Among other things, the order requires the bank to:

  • strengthen board oversight, including maintaining effective control over major operations and activities such as capital, earnings, liquidity, and risk management, developing a staffing assessment and succession plan, and providing adequate funding to ensure sufficient staffing levels;
  • strengthen risk management programs, including adopting written policies and procedures to manage compliance and fraud risks and ensuring oversight personnel are qualified and have clear roles and adequate resources;
  • ensure compliance with regulations governing affiliate transactions;
  • seek prior written approval of the Fed with respect to any expansionary activities related to its fintech business strategy; and
  • submit a wind-down plan for its fintech-related business, detailing the timeline and all associated costs and expenses.

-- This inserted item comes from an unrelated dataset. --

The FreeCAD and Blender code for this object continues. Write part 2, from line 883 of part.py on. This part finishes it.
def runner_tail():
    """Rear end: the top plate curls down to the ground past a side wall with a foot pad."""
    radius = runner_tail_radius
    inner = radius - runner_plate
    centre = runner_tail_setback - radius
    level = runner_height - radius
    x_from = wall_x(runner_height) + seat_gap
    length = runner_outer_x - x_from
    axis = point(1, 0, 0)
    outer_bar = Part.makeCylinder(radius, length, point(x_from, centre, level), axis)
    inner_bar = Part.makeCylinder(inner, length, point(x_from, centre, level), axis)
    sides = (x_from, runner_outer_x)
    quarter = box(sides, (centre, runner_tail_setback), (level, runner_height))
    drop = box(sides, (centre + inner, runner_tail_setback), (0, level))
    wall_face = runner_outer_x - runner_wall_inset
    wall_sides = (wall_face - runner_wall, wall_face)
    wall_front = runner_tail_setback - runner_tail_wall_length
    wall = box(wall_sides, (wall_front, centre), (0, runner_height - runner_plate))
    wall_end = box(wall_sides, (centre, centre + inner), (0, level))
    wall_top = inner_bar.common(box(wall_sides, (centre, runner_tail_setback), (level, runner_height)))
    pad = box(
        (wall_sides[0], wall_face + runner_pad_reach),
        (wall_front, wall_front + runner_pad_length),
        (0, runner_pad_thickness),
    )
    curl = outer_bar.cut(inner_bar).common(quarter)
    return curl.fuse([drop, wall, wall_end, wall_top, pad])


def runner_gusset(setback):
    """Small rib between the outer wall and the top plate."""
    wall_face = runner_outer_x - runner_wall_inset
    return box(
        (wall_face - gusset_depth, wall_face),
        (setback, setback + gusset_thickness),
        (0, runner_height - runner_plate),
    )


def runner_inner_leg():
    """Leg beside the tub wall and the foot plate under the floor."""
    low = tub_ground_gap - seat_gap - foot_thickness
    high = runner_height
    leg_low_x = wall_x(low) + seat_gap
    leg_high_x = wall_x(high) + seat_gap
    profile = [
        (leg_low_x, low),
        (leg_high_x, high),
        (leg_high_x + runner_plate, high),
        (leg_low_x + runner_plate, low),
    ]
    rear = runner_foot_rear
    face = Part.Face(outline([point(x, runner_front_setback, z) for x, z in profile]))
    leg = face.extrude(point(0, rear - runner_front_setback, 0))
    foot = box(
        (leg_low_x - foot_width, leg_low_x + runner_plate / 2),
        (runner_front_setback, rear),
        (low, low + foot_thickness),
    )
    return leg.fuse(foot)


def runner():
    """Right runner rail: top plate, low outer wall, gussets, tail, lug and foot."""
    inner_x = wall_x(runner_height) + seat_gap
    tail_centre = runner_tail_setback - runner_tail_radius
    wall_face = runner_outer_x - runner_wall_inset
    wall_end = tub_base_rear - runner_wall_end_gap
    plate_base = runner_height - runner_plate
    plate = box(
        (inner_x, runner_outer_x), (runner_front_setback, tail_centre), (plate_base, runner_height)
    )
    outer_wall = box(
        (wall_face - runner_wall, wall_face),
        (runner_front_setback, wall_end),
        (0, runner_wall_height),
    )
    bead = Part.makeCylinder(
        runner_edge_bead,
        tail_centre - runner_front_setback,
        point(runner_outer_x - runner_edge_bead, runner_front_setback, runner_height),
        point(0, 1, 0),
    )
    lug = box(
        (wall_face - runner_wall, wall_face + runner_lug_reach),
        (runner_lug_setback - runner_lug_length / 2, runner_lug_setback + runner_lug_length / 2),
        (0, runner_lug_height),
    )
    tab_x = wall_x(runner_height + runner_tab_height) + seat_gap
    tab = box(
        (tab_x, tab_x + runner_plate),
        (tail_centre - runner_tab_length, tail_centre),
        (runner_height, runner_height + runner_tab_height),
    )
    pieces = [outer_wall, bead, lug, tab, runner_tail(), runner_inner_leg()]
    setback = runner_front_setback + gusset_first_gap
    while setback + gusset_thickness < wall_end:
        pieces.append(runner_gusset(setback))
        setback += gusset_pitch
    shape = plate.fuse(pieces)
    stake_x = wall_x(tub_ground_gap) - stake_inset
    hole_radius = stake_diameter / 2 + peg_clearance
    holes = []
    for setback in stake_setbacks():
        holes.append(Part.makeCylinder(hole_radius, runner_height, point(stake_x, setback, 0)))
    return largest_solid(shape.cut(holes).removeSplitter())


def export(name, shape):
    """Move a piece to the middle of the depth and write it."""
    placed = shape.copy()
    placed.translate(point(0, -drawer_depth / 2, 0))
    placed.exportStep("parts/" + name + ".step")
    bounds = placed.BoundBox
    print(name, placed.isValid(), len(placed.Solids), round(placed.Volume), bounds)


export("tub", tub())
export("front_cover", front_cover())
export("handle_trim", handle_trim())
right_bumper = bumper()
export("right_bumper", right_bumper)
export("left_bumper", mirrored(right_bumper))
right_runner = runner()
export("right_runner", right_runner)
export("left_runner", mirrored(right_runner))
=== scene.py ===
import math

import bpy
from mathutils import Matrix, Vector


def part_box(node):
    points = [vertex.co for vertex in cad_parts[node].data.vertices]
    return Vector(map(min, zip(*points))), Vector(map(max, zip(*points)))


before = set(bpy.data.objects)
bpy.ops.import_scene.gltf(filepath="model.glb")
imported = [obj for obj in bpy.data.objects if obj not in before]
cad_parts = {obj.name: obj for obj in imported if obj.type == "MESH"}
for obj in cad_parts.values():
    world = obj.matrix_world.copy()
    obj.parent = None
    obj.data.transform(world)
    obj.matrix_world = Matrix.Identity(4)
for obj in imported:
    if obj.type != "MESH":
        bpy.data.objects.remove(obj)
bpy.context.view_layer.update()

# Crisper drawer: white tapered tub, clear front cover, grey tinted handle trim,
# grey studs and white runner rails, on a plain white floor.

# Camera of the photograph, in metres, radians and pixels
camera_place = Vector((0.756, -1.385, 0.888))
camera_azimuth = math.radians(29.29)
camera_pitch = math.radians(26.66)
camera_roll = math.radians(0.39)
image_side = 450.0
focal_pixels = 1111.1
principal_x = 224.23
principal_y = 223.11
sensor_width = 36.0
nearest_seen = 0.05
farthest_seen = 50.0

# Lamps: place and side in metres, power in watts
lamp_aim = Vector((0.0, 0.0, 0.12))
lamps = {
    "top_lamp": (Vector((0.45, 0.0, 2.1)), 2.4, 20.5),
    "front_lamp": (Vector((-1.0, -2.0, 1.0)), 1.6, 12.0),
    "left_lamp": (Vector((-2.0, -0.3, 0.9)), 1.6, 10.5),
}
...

According to the consent order, following the September 2023 inspection, the holding company had voluntarily stopped pursuing its fintech business strategy and had been winding down all related activities.

Putting It Into Practice: This cease-and desist order from the Fed highlights a shared concern among federal regulators that banks lack proper oversight over their fintech partners, resulting in unsafe and unsound banking practices. While this examination happened late last year, the parade of consent orders against bank/fintech partnerships has been nonstop (see our blog posts on similar consent orders in the past here, here, and here). This order once again underscores the need for banks to reassess their fintech partnerships and current risk management practices against the prudential regulators’ final interagency guidance.